Еще более развернуто сказано об этом в другом письме к тому же адресату: «Вы пишете, что ни разговор о пессимизме, ни повесть Кисочки нимало не подвигают и не решают вопроса о пессимизме. Мне кажется, что не беллетристы должны решать такие вопросы, как бог, пессимизм и т. п. Дело беллетриста изобразить только, кто, как и при каких обстоятельствах говорили или думали о боге или пессимизме. Художник должен быть не судьею своих персонажей и того, о чем говорят они, а только беспристрастным свидетелем. Я слышал беспорядочный, ничего не решающий разговор двух русских людей о пессимизме и должен передать этот разговор в том самом виде, в каком слышал, а делать оценку будут присяжные, т. е. читатели. Мое дело только в том, чтобы быть талантливым, т. е. уметь отличать важные показания от неважных, уметь освещать фигуры и говорить их языком. Щеглов-Леонтьев ставит мне в вину, что я кончил рассказ фразой: «Ничего не разберешь на этом свете!» По его мнению, художник-психолог должен разобрать, на то он психолог. Но я с ним не согласен. Пишущим людям, особливо художникам, пора уже сознаться, что на этом свете ничего не разберешь, как когда-то сознался Сократ и как сознавался Вольтер. Толпа думает, что она все знает и все понимает; и чем она глупее, тем, кажется, шире ее кругозор. Если же художник, которому толпа верит, решится заявить, что он ничего не понимает из того, что видит, то уж это одно составит большое знание в области мысли и большой шаг вперед» (30 мая 1888 г.).

Итак, в художественной системе Чехова в чисто логической сфере развития идеи нет полноты, логической непрерывности, исчерпанности. Это развитие не дает догматически-завершенного результата.

Логическое развитие - это внутренняя сфера идеи. Рассмотрение его - только первый этап. Второй - рассмотрение внешней формы идеи. Идея конкретно воплощена, ее жизнь связана тысячью нитей с предметным миром произведения. Предстоит рассмотреть те формы, в которых она существует, и тот вещный мир, в котором проходит ее бытие. Это тем более важно в нашем случае, что мир бытия идеи имеет для Чехова, как мы увидим дальше, совершенно особое значение.

250

2

В литературе идея предстает перед воспринимающим сознанием в конкретной форме. Но конкретность эта не абсолютна. В той или иной мере в произведение наравне с другим материалом входят абстрактные спекуляции повествователя. Их место, их «количество» в художественных системах различно. Некоторые системы включают целые законченные философские построения, со своими исходными понятиями и строгой логической формой (см., например, «дух войска» в «Войне и мире» и математические способы доказательства).
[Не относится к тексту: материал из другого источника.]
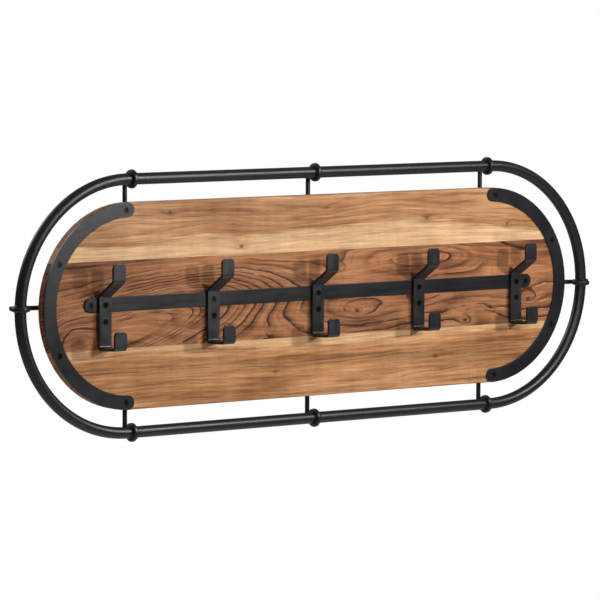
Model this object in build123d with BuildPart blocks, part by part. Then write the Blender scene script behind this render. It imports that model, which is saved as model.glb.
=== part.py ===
from build123d import *
import os
from math import asin, cos, degrees, radians, sin

# Wall hook rack: a planked board with five double hooks, held inside a ring of round tube.
# Millimetres. X runs along the rack, +Y into the wall, +Z up. The wall's surface is the plane
# Y = 0, and the origin lies on it, midway between the two keyholes that hang the rack.
# "Distance" always means the distance from the wall's surface, towards the room.

# ---------------------------------------------------------------- driving dimensions
# Ring of tube
ring_length = 1000.0
ring_height = 362.0
tube_diameter = 16.0
tube_wall = 1.2
collar_diameter = 26.0
collar_width = 6.5
collar_rounding = 2.2
collar_pitch = 312.0
end_spoke_rise = 4.0  # the left end spoke sits this far above the centre line, the right one below

# Board
board_length = 915.0
board_height = 283.0
board_thickness = 12.5
upper_joint_height = 63.0  # glue lines, measured from the centre line
lower_joint_height = -57.0
board_edge_chamfer = 1.0

# Flat steel
flat_width = 20.0
plate_thickness = 2.5
plate_half_angle = 88.0
plate_screw_angles = (-86.5, -28.0, 28.0, 86.5)
plate_edge_rounding = 0.4
rail_length = 784.0
rail_thickness = 3.0
rail_rise = 4.0
rail_screw_inset = 10.0
rail_edge_rounding = 0.8

# Hooks, with heights measured from the upper screw
hook_count = 5
hook_pitch = 180.5
hook_thickness = 4.0
hook_bend_radius = 4.5
hook_screw_pitch = 23.0
upper_prong_top = 57.5
upper_prong_bend = 33.5
upper_prong_reach = 34.0
slope_foot = 12.4
hook_bottom = -60.0
lower_prong_rise = 2.0
lower_prong_top = -34.0
lower_prong_reach = 37.6
prong_corner_radius = 6.0
hook_edge_rounding = 0.5

# Spokes: round rod, welded to the back of a collar and to a flat iron behind the board.
# The irons under the end spokes are short lugs, the others are straps across all three planks.
rod_diameter = 6.5
rod_wall_gap = 0.5
rod_overrun = 6.0  # past the tube's centre line
rod_reach = 61.5  # inward from the tube's centre line
rod_end_chamfer = 0.6
iron_thickness = 3.0
iron_corner_radius = 3.0
iron_start = 43.0  # from the tube's centre line to the outer end of an iron
lug_length = 60.0
lug_screw_distances = (75.0, 93.0)  # from the tube's centre line
strap_screw_heights = (-95.0, -30.0, 30.0, 95.0)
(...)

Идея, выраженная в абстрактной форме, категорична, замкнута в своей логической сфере. Она предполагает существование истины-догмата, исключающей, по закону тождества, все остальные идеи. Поэтому степень догматичности идеи в построении, где абстрактная спекуляция занимает существенное место, будет больше, чем в таком, где эта идея ни разу не была сформулирована отвлеченно.

В ранней прозе Чехова голос повествователя, выступавшего со своими высказываниями, оценками, размышлениями, занимал значительное место в детализации и развитии идеи. Абстрактных рассуждений и там было немного; тем не менее вся эволюция чеховской повествовательной манеры до середины 90-х годов - это медленное, но неуклонное «вытравливание» этого голоса (см. гл. I-II). Объективное повествование 90-х годов его не знает. В конце 90-х годов голос повествователя - равноправный ингредиент повествования (см. гл. III). Появляются развернутые медитации, философские рассуждения. (Величина их относительна, и большими они могут считаться только применительно к Чехову; в этом смысле Чехов не идет ни в какое сравнение, например, с Толстым.)

Но эти рассуждения - особого типа. Они не могут быть названы абстрактно-философскими в строгом смысле.

Мысли излагаются предельно конкретно. В такие рассуждения свободно, не выглядя инородным телом, входят любые конкреты - детали обстановки, пейзажа, упоминания об определенных лицах - персонажах рассказа. Все сливается в однородном повествовательном потоке. «Какая-то связь, невидимая, но значительная и необходимая, существует между обоими, даже между ними и Тауни251 цем, и между всеми, всеми; в этой жизни, даже в самой пустынной глуши, ничто не случайно, все полно одной общей мысли, все имеет одну душу, одну цель, и чтобы понимать это, мало думать, мало рассуждать, надо еще, вероятно, иметь дар проникновения в жизнь, дар, который дается, очевидно, не всем. И несчастный, надорвавшийся, убивший себя «неврастеник», как назвал его доктор, и старик-мужик, который всю свою жизнь каждый день ходит от человека к человеку, - это случайности, отрывки жизни для того, кто и свое существование считает случайным, и это части одного организма, чудесного и разумного, для того, кто и свою жизнь считает частью этого общего и понимает это» («По делам службы»).

Знаменитый монолог Нины Заречной из первого действия «Чайки» призван дать представление о «декадентской» пьесе Треплева - пьесе, где жизнь дана «такою, как она представляется в мечтах», где нет «живых лиц», сюжет взят «из области отвлеченных идей». Монолог построен именно как отвлеченное философское рассуждение о гибели жизни и слиянии всех сознаний в единую мировую душу, о грядущем царстве мировой воли: «Все жизни, свершив печальный круг, угасли… «…» Тела живых существ исчезли в прахе и вечная материя обратила их в камни, в воду, в облака «…» Боясь, чтобы в вас не возникла жизнь, отец вечной материи, дьявол, каждое мгновение в вас, как в камнях и в воде, производит обмен атомов…».